Rangers fans Sean Leonard and Shannon Moore were at a Texas Rangers-Yankee game a few weeks ago when a game ball was tossed into the stands by Texas’s Mitch Moreland. They caught it and gleefully posed for the TV cameras, which also caught a three-year old boy crying hysterically next to them. Immediately, the couple was vilified far and wide, on TV, in blogs and on radio talk shows ( Business Insider called them “The Monsters Who Made A Little Boy Cry”) for taking the ball and not giving it to the child. The main accuser who sparked all this hatred was Yankees broadcaster Michael Kay, who told his radio audience that the couple was taunting the unhappy boy.

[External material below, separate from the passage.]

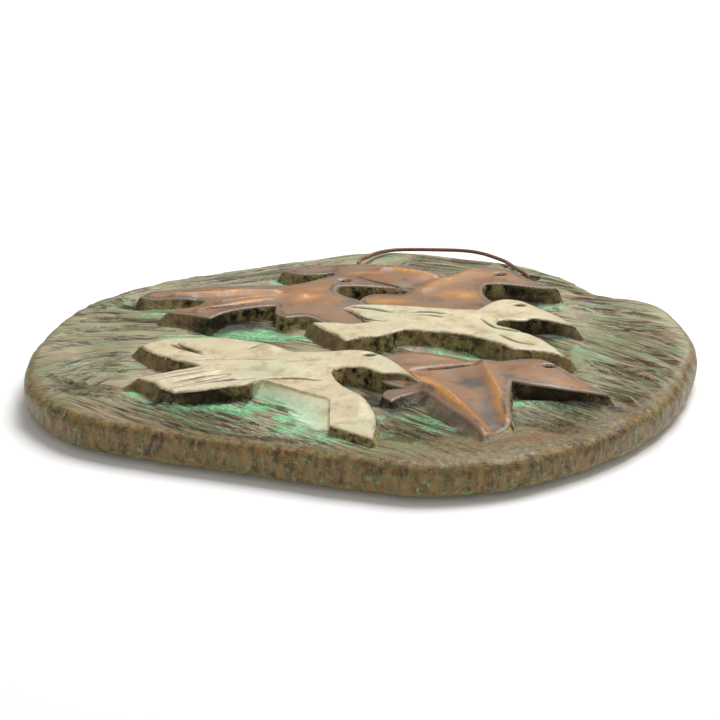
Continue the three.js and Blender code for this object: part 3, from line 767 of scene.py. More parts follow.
# %% Pressing the square into the rim's outline
EDGE_PROFILE = [
    (6.0, 22.0), (4.6, 21.85), (3.2, 21.3), (1.9, 20.2), (0.9, 18.6), (0.3, 16.8), (0.1, 15.0),
    (0.0, 13.0), (0.0, 11.0), (0.0, 9.0), (0.2, 7.2), (0.7, 5.4), (1.6, 4.0), (3.2, 2.6),
    (5.6, 1.5), (9.4, 0.6), (15.0, 0.0),
]
SOFT_SHOULDER = 312
SOFT_SHARE = 1.1

row = np.round(-places[:, 2]).astype(int)
sx = places[:, 0]
sy = places[:, 1]
disc_x = sx * np.sqrt(1 - sy**2 / 2)
disc_y = sy * np.sqrt(1 - sx**2 / 2)
angle = np.arctan2(disc_y, disc_x)
off_soft = np.abs((np.degrees(angle) - SOFT_SHOULDER + 180) % 360 - 180)
soften = 1 + SOFT_SHARE * np.exp(-((off_soft / 34) ** 2))
inset = np.array([step[0] for step in EDGE_PROFILE])[row]
inset = np.where(row < 6, inset * soften, inset)
level = np.array([step[1] for step in EDGE_PROFILE])[row]
shoulder = SHOULDER_REACH * soften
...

Outrageous, all right, but Kay, not the couple. Kay’s description of what occurred was speculative and even fanciful, and for other commentators to commence vilifying the two fans without knowing anything about them, or even why the child was crying, was frighteningly unfair, irresponsible and cruel. Yes, you too can be caught on camera and turned into a national punching bag! Later, we discovered that….
- The kid was crying before the balls was tossed.
- He almost certainly had no idea what was going on
- Leonard and Moore have seven children of their own.
What utter monsters, to choose to give their treasure to one of their own children, rather than to the caterwauling child of a stranger!
The couple told reporters that they were not even aware of the kid in the heat of the moment, which seems plausible to me, not that any explanation or excuse is needed. We have seen other Rangers fans plunge to their death in the heat of similar moments, ignoring life, limb and gravity. If Leonard and Moore had chosen to give the ball to the tyke, good for them, though frankly, considering the age of the child, I think it would have been a wasted kindness. They certainly had no obligation to do so. The ethics lesson of the episode isn’t “Be nice to kids” or “Always give away your baseball to the youngest person in the vicinity,” but rather “Don’t paint a giant target on the backs of people because you think would have handled a situation differently than they did when you don’t even know what the real situation was.”
And yes, I know that I need to practice that lesson myself, having fallen into the Michael Kay trap on occasion.
The episode did provoke some valuable ethics discussion, including this piece, by Sam Miller, about the calculations that should go into an adult’s decision regarding whether to give a baseball to a child at the ballpark. His reflections, however, have little to do with these adults, this child, and that ball.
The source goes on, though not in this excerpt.